Após diversos exemplos de representações de raça na cultura popular ocidental em diferentes períodos, Hall finaliza o livro apresentando estratégias para modificar as representações, contestando imagens negativas e estereotipadas, rumo a algo mais positivo. O argumento que permite afirmar que as representações podem ser modificadas é o fato delas nunca poderem ser fixadas, sendo uma das estratégias a transcodificação, ou seja, a apropriação de um significado existente, colando-o a um novo significado, mais engrandecedor.
Temos assim, principalmente pelas indústrias publicitárias e do entretenimento uma tomada consciente e reversão de conceitos ou estereótipos falidos. O processo de reversão das representações é um exercício difícil, sem garantia absoluta, mas necessário.

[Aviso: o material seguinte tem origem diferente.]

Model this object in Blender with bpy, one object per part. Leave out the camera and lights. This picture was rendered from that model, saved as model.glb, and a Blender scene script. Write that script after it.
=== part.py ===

Hall generaliza ao dizer que no lugar dos exemplos dados por ele a respeito de “raça”, poderiam ser aplicadas quaisquer dimensões das diferenças existentes no mundo. As mudanças culturais propostas não são algo que aconteça de forma programada e podem ser resultados de políticas culturais, fato é que as representações somente mudam quando atingem as esferas do poder econômico e cultural.
Recomenda-se a leitura a estudantes e profissionais da área de humanas e que se preocupam com a formação das representações em nossa sociedade, sejam elas construídas nas artes, na música, no design, dentre outras, e a nossa responsabilidade perante a criação dos significantes. O livro trata assim da tomada de consciência em relação à representação e o papel social de cada cidadão na sua constituição. O livro se mostra ainda uma leitura essencial para quaisquer pessoas interessadas em entender melhor a sociedade em que estão inseridas, e contribui com uma perspectiva de mudança de aspectos que estão enraizados em nossa cultura.